* BEGIN Data provided *

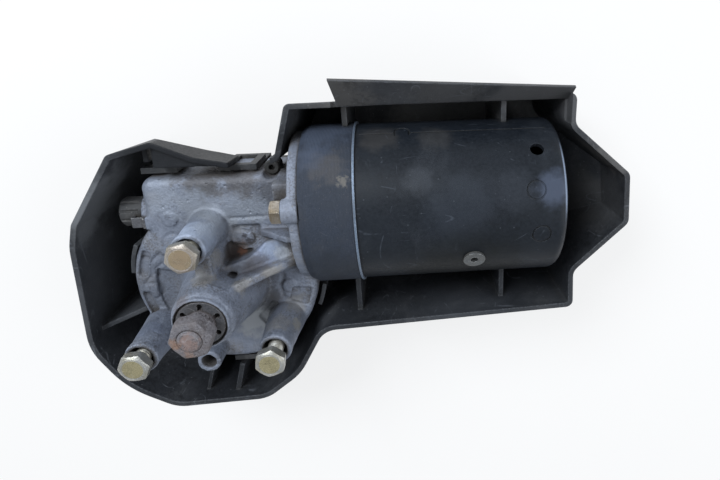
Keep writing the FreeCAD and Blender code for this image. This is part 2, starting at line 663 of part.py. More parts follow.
def motor_can():
    r, e, c = can_r, can_end, can_corner
    y = motor_y
    pts = [(seam_x + seam_t, r - can_t), (seam_x + seam_t, r), (e - c, r)]
    outer = [V(x, y + q, motor_z) for x, q in pts]
    k = math.sqrt(0.5)
    bend = Part.Arc(outer[2], V(e - c + c * k, y + r - c + c * k, motor_z), V(e, y + r - c, motor_z))
    ci = c - can_t
    back = [(e, r - c), (e, 10.5), (e + 4, 9.2), (e + 4, 0), (e + 2, 0), (e + 2, 7), (e - 2, 7),
            (e - 2, r - c)]
    tail = [V(x, y + q, motor_z) for x, q in back]
    inner_bend = Part.Arc(tail[-1], V(e - c + ci * k, y + r - c + ci * k, motor_z),
                          V(e - c, y + r - can_t, motor_z))
    edges = [Part.makeLine(outer[0], outer[1]), Part.makeLine(outer[1], outer[2]), bend.toShape()]
    for a, b in zip(tail[:-1], tail[1:]):
        edges.append(Part.makeLine(a, b))
    edges += [inner_bend.toShape(), Part.makeLine(V(e - c, y + r - can_t, motor_z), outer[0])]
    can = Part.Face(Part.Wire(edges)).revolve(V(0, motor_y, motor_z), V(1, 0, 0), 360)
    cuts = []
    for a in (40.4, 220.4):
        cuts.append(radial(2.6, can_r - 5, can_r + 2, e - 10.4, a))
    for x, a in ((e - 12.2, 69.6), (e - 10.0, 100.8)):
        cuts.append(radial(3.7, can_r - 0.5, can_r + 2, x, a).cut(radial(3.1, 20, 40, x, a)))
    cuts.append(radial(2.1, can_r - 5, can_r + 2, *eyelet))
    # rolled seam with its locking tongue
    groove = box(seam_x + 2, can_end - 5, motor_y + can_r - 0.5, motor_y + can_r + 2,
                 motor_z - 0.3, motor_z + 0.3)
    tongue = tab(3.0, -0.5)
    island = tab(2.3, -1.0)
    cuts.append(about_motor(groove.fuse(tongue).cut(island), 19.0))
    return can.cut(cuts[0].multiFuse(cuts[1:]))


def tab(half, low):
    # round-ended locking tongue across the seam, from low to above the can's surface
    x, y0, z = 72.8, motor_y + can_r + low, motor_z - 1.2
    pin = Part.makeCylinder(half, 2.5 - low, V(x, y0, z), V(0, 1, 0))
    return pin.fuse(box(x - half, x + half, y0, y0 + 2.5 - low, z, motor_z - 3 * low))


def radial(r, r0, r1, x, angle):
    # a pin pointing out of the motor axis, angle from +Y towards +Z
    a = math.radians(angle)
    d = V(0, math.cos(a), math.sin(a))
    return Part.makeCylinder(r, r1 - r0, V(x, motor_y, motor_z) + d * r0, d)


def can_eyelet():
    ring = radial(4.1, can_r - 0.6, can_r + 0.9, *eyelet)
    ring = ring.cut(cyl_x(can_r, eyelet[0] - 8, eyelet[0] + 8))
    barrel = radial(2.0, can_r - can_t, can_r + 0.9, *eyelet)
    return ring.fuse(barrel).cut(radial(1.5, 20, 40, *eyelet)).removeSplitter()


def seam_ring():
    return cyl_x(can_r + 0.9, seam_x, seam_x + seam_t).cut(cyl_x(can_r - can_t, seam_x - 1, seam_x + 2))


def magnets():
    arcs = []
    for start in (20, 200):
        x0, x1 = core_x[0] - 2.0, core_x[1] + 4.0
        ring = cyl_x(can_r - can_t, x0, x1).cut(cyl_x(core_r + pole_gap, x0 - 1, x1 + 1))
        pts = [V(x0 - 1, motor_y, motor_z)]
        for k in range(3):
            a = math.radians(start + 70 * k)
            pts.append(V(x0 - 1, motor_y + 99 * math.cos(a), motor_z + 99 * math.sin(a)))
        wedge = Part.Face(Part.makePolygon(pts + [pts[0]])).extrude(V(x1 - x0 + 2, 0, 0))
        arcs.append(ring.common(wedge))
    return Part.makeCompound(arcs)


def slot_cutter(x0, x1, half, r0, r1):
    cuts = []
    for k in range(12):
        cut = box(x0, x1, motor_y - half, motor_y + half, motor_z + r0, motor_z + r1)
        cuts.append(about_motor(cut, 30 * k))
    return cuts


def armature_core():
    core = cyl_x(core_r, *core_x).cut(cyl_x(shaft_r, 60, 120))
    cuts = slot_cutter(60, 120, 1.9, 11.0, 21.4) + slot_cutter(60, 120, 0.9, 21, 26)
    return core.cut(cuts[0].multiFuse(cuts[1:]))


def windings():
    parts = []
    for x0, x1 in ((core_x[0] - 10.5, core_x[0]), (core_x[1], core_x[1] + 9.5)):
        parts.append(turned_x([(x0, 10), (x0, 17), (x0 + 2, 20.5), (x1 - 1, 21.6), (x1, 21.2),
                               (x1, 8.5), (x0 + 2, 8.5)]))
    return fused(*parts, *slot_cutter(core_x[0] - 1, core_x[1] + 1, 1.9 - slack, 11.4, 21.0))


def commutator():
    body = turned_x([(40.8, shaft_r), (40.8, 8.6), (41.2, 9.0), (50, 9.0), (50, 10.6), (52, 10.6),
                     (52, shaft_r)])
    cuts = slot_cutter(40, 53, 0.3, 8.2, 12)
    return body.cut(cuts[0].multiFuse(cuts[1:]))


def brush_plate():
    plate = cyl_x(band_r - 2.1, plate_x0, plate_x1).cut(cyl_x(12.4, 30, 50))
    for a in (screw_angle, screw_angle + 180):
        y = motor_y + screw_ring_r * math.cos(math.radians(a))
        z = motor_z + screw_ring_r * math.sin(math.radians(a))
        plate = plate.cut(cyl_x(4.6, 37, 42, y, z))
    return plate


def around_brushes(x0, x1, half, r0, r1):
    blocks = []
    for a in (-30, 90, 210):
        block = box(x0, x1, motor_y - half, motor_y + half, motor_z + r0, motor_z + r1)
        blocks.append(about_motor(block, a))
    return blocks


def brush_holders():
    shells = around_brushes(plate_x1, 48.0, 3.6, 11.5, 25.0)
    holes = around_brushes(41.0, 47.2, 2.8, 10, 24.2)
    return Part.makeCompound([s.cut(h) for s, h in zip(shells, holes)])


def brushes():
    tips = around_brushes(41.2, 47.0, 2.6, 8.0, 19.0)
    return Part.makeCompound([t.cut(cyl_x(9.0 + 0.1, 30, 60)) for t in tips])


def brush_springs():
    coils = []
    for a in (-30, 90, 210):
        tube = Part.makeCylinder(2.2, 5.2, V(44.1, motor_y, motor_z + 19.0))
        bore = Part.makeCylinder(1.6, 7.0, V(44.1, motor_y, motor_z + 18.5))
        coils.append(about_motor(tube.cut(bore), a))
    return Part.makeCompound(coils)


def suppression_chokes():
    rods = []
    for a in (30, 150):
        rod = Part.makeCylinder(2.4, 12, V(plate_x1 + 2.4, motor_y - 6, motor_z + 20), V(0, 1, 0))
        rods.append(about_motor(rod, a))
    return Part.makeCompound(rods)


def bush_x(x0, x1):
    return cyl_x(seat_r, x0, x1).cut(cyl_x(shaft_r + run_gap, x0 - 1, x1 + 1))


def shaft_bushes():
    rings = []
    for z0, z1 in ((chamber_top + 0.5, chamber_top + 10.5), (boss_top - 16.0, boss_top - 4.2)):
        rings.append(cyl(seat_r, z0, z1).cut(cyl(out_r + run_gap, z0 - 1, z1 + 1)))
    return Part.makeCompound(rings)


def park_contacts():
    fingers = []
    tip = motor_z - wheel_thick / 2 + rib_sink - ring_t - slack
    base = gear_cover_z + gear_cover_t
    z = base + 0.8
    for r in (12.5, 14.5, 16.5):
        foot = box(r - 0.5, r + 0.5, -6, -2, base, base + 1.2)
        blade = web([(r - 0.5, -3, z), (r + 0.5, -3, z), (r + 0.5, -2.2, z), (r - 0.5, -2.2, z)],
                    [(r - 0.5, 3.6, tip), (r + 0.5, 3.6, tip), (r + 0.5, 4.4, tip), (r - 0.5, 4.4, tip)])
        fingers.append(foot.fuse(blade).removeSplitter())
    return Part.makeCompound(fingers)


nodes = {
    "protective_cover": protective_cover,
    "gear_housing": gear_housing,
    "gear_cover": gear_cover,
    "cover_gasket": cover_gasket,
    "mounting_bolts": mounting_bolts,
    "flange_screws": flange_screws,
    "thrust_adjuster": thrust_adjuster,
    "adjuster_lock": adjuster_lock,
    "thrust_ball": lambda: Part.makeSphere(thrust_ball_r, V(thrust_ball_x, motor_y, motor_z)),
    "cable_grommet": cable_grommet,
    "worm_end_bush": lambda: bush_x(-24.0, -16.0),
    "worm_mid_bush": lambda: bush_x(23.6, 33.0),
    "rear_bush": lambda: bush_x(can_end - 3.0, can_end + 1.9),
    "shaft_bushes": shaft_bushes,
    "thrust_washer": lambda: cyl(8.5, chamber_top - 0.6, chamber_top).cut(cyl(out_r + 0.2, 40, 45)),
    "shaft_seal": lambda: cyl(seat_r, boss_top - 4.0, boss_top - 2.2).cut(cyl(out_r + 0.1, 60, 90)),
    "park_contacts": park_contacts,
    "brush_housing": brush_housing,
    "seam_ring": seam_ring,
    "motor_can": motor_can,
    "can_eyelet": can_eyelet,
    "magnets": magnets,
    "brush_plate": brush_plate,
    "brush_holders": brush_holders,
    "brushes": brushes,
    "brush_springs": brush_springs,
    "suppression_chokes": suppression_chokes,
    "armature_shaft": armature_shaft,
    "armature_core": armature_core,
    "windings": windings,
    "commutator": commutator,
    "output_shaft": output_shaft,
    "worm_wheel": worm_wheel,
    "park_disc": park_disc,
    "star_washer": star_washer,
    "output_nut": output_nut,
}

os.makedirs("parts", exist_ok=True)
for name, make in nodes.items():
    shape = make()
    shape.exportStep("parts/%s.step" % name)
    print(name, "valid", shape.isValid(), "solids", len(shape.Solids), "volume", round(shape.Volume, 1))
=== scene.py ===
import json
import math

import bmesh
import bpy
import numpy as np
from mathutils import Matrix, Vector


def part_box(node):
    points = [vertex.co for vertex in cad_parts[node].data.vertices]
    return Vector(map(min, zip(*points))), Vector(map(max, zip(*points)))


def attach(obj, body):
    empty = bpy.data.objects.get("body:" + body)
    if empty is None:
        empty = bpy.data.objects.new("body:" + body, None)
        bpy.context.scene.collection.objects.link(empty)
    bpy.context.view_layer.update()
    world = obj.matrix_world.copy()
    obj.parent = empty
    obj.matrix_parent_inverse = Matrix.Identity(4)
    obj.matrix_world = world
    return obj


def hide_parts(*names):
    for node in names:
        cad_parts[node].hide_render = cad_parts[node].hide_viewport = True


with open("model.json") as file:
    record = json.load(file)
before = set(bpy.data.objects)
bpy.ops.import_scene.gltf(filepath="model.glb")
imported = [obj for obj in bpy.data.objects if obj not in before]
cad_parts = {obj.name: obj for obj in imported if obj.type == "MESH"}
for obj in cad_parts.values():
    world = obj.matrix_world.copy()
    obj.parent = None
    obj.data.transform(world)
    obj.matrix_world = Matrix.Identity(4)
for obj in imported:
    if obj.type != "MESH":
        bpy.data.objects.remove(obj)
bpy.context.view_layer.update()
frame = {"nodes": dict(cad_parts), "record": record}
nodes = frame["nodes"]
mounts = {mount["name"]: mount for mount in frame["record"]["mounts"]}
coverLow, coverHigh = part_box("protective_cover")
print("frame loaded:", len(nodes), "nodes")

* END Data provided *

> _Task brief_
Everything from the line that contains "for name, make" through the line that contains "obj.matrix_world = world" is to be transcribed exactly, and nothing outside that range.

> _Task response_
for name, make in nodes.items():
    shape = make()
    shape.exportStep("parts/%s.step" % name)
    print(name, "valid", shape.isValid(), "solids", len(shape.Solids), "volume", round(shape.Volume, 1))
=== scene.py ===
import json
import math

import bmesh
import bpy
import numpy as np
from mathutils import Matrix, Vector


def part_box(node):
    points = [vertex.co for vertex in cad_parts[node].data.vertices]
    return Vector(map(min, zip(*points))), Vector(map(max, zip(*points)))


def attach(obj, body):
    empty = bpy.data.objects.get("body:" + body)
    if empty is None:
        empty = bpy.data.objects.new("body:" + body, None)
        bpy.context.scene.collection.objects.link(empty)
    bpy.context.view_layer.update()
    world = obj.matrix_world.copy()
    obj.parent = empty
    obj.matrix_parent_inverse = Matrix.Identity(4)
    obj.matrix_world = world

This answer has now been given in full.